How is Sake traditionally served – the etiquette of Sake
– the person receiving should lift his or her cup, or ochoko or guinomi off the table, holding it with one hand and supporting it with the other. When the sake has been served to them they should take a little sip first.
– pour sake for everyone else first before yourself
– start with the oldest person at the table or the most senior person as a sign of respect.
– wives must serve their husbands first as I was told very quickly at a Japanese restaurant when I went to help myself
– Pouring for yourself is known as tejaku. This is only acceptable in extremely informal situations, or if you are on your own, I guess.
– remember that the Japanese feel that they have not being looked after you correctly if you finish your cup and they will continue to refill it. This is dangerous – you have been warned.
Hot or cold sake?
Traditionally, sake was always served heated in Japan but it is slowly changing where in some cases the sake tastes better at room temperature. There are also some sakes that are served chilled. However, in the snow, we have found that it tastes better hot. So the answer probably comes down to personal preference and situation, but more importantly – let the Japanese tell you or watch what other locals are doing.
Things to remember about how to drink saki in Japan
– always appreciate the tokkuri and the ochoko or guinomi as well as the bottle. The Japanese take great pride in their packaging and in their presentation. It is not a shots round.
Toasting with sake
You can say, Kanpai if you’re in a Japanese restaurant. You touch the cups together. However if you are drinking with people of higher status then make sure the rim of your cup is below that person’s rim, when the two meet.
Sake is delicious, is very easy to drink and that should be your first warning that it does creep up on you. So now you know how to drink sake in Japan.
Great tips, although I feel like I don’t need any encouragement to drink sake, particularly when in Japan!
I think it always a good thing to adapt culturally, and if that means drinking sake, then that is what we must do.
I should drink more sake while I’m in Tokyo. Just wish I knew the names of the different brands so I could ask for specific ones. I used to drink quite a bit at a sake bar in Colorado during grad school–a friendly waitress introduced me to different types.
I’ll do a post saying the different names of sakes soon
Thanks for the sake-drinking tips! George likes the warm sake with Japanese food, but Janice still prefers a cold Sapporo :-).
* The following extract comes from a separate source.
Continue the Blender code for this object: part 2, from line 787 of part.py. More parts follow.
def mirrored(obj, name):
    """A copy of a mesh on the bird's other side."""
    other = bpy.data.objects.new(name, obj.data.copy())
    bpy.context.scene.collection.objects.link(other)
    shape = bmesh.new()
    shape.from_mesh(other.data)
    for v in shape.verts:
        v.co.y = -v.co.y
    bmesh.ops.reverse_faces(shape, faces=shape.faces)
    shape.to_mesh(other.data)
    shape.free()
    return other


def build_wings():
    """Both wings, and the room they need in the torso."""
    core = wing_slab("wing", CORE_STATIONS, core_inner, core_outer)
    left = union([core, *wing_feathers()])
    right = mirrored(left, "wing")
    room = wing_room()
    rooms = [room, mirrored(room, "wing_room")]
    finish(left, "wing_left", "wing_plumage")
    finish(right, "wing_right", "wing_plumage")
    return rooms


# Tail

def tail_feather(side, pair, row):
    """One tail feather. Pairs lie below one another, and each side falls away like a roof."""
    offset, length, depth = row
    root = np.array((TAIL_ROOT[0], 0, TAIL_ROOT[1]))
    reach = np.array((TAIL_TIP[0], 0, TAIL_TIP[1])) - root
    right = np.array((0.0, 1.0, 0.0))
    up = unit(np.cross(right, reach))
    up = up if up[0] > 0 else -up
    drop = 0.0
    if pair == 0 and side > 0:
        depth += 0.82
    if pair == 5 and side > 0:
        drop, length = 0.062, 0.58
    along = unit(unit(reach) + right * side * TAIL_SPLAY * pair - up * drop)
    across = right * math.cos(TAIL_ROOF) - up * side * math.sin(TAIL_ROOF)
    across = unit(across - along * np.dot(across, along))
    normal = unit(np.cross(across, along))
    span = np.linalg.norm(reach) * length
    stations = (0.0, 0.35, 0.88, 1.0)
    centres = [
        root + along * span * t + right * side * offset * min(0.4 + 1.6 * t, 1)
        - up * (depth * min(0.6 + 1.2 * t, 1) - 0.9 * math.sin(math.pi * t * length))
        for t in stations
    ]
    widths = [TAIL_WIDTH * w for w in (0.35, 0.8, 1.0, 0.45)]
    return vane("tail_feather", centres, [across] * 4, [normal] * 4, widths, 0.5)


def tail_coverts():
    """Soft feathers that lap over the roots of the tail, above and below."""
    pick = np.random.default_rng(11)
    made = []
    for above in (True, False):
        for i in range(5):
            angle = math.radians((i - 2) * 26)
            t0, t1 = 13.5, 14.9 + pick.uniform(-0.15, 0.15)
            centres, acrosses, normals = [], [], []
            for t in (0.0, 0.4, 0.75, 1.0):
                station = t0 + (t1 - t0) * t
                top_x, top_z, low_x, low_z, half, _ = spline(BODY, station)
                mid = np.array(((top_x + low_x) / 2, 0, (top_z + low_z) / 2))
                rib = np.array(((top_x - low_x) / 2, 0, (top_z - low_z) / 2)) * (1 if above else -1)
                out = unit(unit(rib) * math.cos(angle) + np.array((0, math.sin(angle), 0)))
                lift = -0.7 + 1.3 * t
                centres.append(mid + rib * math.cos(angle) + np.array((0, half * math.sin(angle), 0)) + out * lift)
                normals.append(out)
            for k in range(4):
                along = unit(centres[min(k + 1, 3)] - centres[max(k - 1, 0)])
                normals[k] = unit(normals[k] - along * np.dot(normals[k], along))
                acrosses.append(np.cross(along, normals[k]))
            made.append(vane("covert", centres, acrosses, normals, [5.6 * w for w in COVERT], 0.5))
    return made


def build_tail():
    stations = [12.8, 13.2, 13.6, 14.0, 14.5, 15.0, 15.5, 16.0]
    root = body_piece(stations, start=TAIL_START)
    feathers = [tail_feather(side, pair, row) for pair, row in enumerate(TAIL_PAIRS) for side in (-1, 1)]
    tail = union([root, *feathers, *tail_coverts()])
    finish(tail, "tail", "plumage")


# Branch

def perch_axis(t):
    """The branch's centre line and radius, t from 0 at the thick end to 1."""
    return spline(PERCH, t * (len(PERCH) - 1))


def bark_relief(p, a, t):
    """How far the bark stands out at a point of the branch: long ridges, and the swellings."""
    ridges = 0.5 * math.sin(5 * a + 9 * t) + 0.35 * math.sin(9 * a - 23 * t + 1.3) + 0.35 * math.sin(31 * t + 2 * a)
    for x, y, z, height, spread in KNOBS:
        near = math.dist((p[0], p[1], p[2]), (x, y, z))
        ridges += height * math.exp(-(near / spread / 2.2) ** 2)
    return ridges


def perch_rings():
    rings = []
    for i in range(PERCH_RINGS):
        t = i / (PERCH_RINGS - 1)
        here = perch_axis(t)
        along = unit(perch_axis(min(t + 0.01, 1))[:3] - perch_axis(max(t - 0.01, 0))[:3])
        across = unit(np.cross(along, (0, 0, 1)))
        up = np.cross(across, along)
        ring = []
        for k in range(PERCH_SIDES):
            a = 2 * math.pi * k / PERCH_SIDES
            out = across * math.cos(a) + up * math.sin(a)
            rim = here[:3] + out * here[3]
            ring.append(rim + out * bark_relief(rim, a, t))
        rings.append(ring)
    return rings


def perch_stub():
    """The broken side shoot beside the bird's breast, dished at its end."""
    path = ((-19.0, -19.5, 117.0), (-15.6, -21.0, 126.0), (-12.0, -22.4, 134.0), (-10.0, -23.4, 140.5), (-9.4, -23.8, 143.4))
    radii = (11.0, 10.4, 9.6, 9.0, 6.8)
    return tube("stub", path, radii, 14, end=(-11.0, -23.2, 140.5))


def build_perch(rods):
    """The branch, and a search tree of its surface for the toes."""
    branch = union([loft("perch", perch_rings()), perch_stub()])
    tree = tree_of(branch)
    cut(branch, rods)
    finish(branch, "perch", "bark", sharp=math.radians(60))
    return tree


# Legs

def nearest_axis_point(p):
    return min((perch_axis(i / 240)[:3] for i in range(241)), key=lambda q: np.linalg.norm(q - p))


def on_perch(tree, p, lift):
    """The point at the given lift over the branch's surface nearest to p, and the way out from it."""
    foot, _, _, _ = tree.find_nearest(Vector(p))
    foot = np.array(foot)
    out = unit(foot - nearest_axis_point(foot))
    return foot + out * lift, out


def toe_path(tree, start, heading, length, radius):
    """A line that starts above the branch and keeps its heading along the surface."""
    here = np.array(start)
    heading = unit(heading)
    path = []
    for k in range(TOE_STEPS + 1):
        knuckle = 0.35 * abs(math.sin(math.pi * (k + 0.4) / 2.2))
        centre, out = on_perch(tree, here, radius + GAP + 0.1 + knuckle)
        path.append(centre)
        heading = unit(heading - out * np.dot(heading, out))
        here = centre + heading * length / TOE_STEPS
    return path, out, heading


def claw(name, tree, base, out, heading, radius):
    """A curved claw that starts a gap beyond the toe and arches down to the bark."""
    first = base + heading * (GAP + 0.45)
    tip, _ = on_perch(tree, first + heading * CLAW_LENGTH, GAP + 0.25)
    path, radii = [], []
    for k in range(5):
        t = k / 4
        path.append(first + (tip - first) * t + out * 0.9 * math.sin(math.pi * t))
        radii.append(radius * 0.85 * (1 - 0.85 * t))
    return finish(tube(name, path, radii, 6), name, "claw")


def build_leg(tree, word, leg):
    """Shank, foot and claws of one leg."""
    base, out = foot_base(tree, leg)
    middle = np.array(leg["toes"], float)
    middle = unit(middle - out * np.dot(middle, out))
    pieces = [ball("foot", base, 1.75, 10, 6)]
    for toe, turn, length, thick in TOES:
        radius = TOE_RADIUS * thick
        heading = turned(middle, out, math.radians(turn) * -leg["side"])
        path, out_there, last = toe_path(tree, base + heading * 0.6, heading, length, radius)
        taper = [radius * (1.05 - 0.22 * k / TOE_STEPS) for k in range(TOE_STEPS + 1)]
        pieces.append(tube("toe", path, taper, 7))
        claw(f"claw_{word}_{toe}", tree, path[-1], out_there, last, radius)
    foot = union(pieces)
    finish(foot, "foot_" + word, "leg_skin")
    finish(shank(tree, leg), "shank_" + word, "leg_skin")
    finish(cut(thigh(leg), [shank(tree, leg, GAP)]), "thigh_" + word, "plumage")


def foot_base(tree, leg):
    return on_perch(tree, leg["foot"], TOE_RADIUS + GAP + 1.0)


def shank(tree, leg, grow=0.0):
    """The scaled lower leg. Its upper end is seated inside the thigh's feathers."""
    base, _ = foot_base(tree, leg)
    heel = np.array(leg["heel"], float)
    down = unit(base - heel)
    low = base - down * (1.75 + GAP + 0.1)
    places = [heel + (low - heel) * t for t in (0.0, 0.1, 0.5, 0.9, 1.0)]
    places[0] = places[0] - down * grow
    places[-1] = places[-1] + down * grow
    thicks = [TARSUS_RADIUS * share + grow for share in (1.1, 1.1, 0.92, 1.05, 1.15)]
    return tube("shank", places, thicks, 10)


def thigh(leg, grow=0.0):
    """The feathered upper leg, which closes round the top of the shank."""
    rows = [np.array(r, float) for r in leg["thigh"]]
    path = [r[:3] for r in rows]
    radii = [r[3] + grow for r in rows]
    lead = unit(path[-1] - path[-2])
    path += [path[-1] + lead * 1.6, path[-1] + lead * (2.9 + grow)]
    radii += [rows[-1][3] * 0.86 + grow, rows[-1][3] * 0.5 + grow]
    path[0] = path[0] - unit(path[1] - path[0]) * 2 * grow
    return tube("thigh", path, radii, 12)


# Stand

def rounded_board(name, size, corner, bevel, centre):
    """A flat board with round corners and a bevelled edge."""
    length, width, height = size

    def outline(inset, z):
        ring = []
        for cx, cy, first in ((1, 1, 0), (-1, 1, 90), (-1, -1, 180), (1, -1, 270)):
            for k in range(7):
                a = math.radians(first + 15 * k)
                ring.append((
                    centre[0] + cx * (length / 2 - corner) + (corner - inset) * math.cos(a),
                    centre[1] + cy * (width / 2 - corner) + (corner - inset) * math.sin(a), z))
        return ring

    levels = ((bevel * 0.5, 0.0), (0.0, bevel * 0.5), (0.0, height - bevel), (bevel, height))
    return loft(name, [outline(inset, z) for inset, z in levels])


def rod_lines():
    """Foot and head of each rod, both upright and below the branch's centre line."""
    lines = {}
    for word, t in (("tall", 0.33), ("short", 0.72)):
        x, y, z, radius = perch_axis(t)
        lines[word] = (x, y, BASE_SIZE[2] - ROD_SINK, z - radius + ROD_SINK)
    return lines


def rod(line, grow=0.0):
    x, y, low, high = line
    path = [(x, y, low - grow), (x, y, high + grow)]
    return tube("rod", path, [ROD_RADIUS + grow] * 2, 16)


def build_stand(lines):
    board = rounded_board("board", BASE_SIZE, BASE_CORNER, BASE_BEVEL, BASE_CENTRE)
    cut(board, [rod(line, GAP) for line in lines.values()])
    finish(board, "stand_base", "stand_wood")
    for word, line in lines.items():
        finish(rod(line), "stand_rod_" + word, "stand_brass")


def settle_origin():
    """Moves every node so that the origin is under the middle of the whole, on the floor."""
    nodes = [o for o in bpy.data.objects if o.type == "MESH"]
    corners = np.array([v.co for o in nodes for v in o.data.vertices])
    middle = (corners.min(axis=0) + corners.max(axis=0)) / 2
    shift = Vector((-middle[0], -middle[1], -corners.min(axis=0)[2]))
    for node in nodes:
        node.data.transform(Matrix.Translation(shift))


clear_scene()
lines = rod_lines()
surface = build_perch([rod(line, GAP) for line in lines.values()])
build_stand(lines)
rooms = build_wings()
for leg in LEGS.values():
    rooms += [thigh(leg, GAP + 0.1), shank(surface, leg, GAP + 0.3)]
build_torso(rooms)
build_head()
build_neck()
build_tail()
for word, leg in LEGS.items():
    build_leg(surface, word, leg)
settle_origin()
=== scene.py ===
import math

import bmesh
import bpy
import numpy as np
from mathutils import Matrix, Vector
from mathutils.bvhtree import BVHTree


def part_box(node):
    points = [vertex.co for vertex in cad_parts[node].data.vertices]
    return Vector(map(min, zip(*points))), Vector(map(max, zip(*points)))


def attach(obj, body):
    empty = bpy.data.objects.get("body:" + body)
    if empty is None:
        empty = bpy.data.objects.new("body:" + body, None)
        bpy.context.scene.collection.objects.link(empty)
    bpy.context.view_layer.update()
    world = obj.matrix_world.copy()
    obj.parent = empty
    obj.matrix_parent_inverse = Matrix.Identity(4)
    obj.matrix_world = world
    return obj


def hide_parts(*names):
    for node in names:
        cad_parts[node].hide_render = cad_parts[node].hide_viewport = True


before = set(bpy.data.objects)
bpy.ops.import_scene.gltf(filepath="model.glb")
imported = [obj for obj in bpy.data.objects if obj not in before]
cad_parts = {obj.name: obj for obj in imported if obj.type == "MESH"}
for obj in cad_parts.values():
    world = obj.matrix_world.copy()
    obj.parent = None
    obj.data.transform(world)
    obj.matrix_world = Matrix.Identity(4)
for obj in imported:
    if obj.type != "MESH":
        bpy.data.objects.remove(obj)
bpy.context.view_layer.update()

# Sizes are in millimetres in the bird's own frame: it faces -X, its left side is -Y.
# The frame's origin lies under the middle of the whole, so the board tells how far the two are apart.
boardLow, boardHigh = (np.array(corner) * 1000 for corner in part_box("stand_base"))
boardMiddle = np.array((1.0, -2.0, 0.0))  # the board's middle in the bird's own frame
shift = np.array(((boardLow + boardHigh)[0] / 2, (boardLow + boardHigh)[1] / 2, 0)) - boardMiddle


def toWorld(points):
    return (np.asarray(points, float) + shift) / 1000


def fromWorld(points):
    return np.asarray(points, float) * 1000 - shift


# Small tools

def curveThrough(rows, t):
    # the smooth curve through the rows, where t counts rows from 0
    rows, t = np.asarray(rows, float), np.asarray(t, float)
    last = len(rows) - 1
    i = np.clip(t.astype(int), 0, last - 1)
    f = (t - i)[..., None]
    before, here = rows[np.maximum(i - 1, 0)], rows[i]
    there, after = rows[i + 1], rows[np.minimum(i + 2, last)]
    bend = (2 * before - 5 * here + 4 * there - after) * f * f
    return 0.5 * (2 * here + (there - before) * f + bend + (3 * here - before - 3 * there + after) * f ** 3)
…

Gordon ikea the hot sake as well, particularly when they overflow it.
I recommend amazake… it is a milder, sweeter and pulpier liquor made from the byproduct of sake production. It is sold in March around girl’s day, and is best when it’s warm. Delicious!
On my list, and thanks for sharing invaluable information 🙂
I have been visiting Japan since 1973 and have loved every minute I have spent there. It is my favorite country in the world. I have definitely had my share of Sake over the years and it depends on the weather for your hot or cold question. Winter time I like it hot. Summer time I like it cold. Ten years ago I had a heart attack and had to stop drinking alcohol of any kind.
It gives me a massive hangover if I drink a half glass of wine or half a beer. Not worth it. If my cardiologist takes me off Plavix (could be the culprit) before I leave on my trip to Europe and Asia I might be able to drink again. That would be great, since I am mainly going to be in Italy, Malaysia and Japan. I loved Sake when I drank and appreciate your post. Wish me luck!
Mike, better to have you around than not to. So it doesn’t matter at all if you never drink a sake or anything again. I like you, you are a straight shooter 🙂
Paula, I’ve had many a sake in my Japan days, but I have to admit, I’m not really a fan. I can take the warm over the cold, and in some temples they have a “new” sake that isn’t too bad. I love your “how to!”
Thanks Corinne, I am quite enjoying the how to posts as well.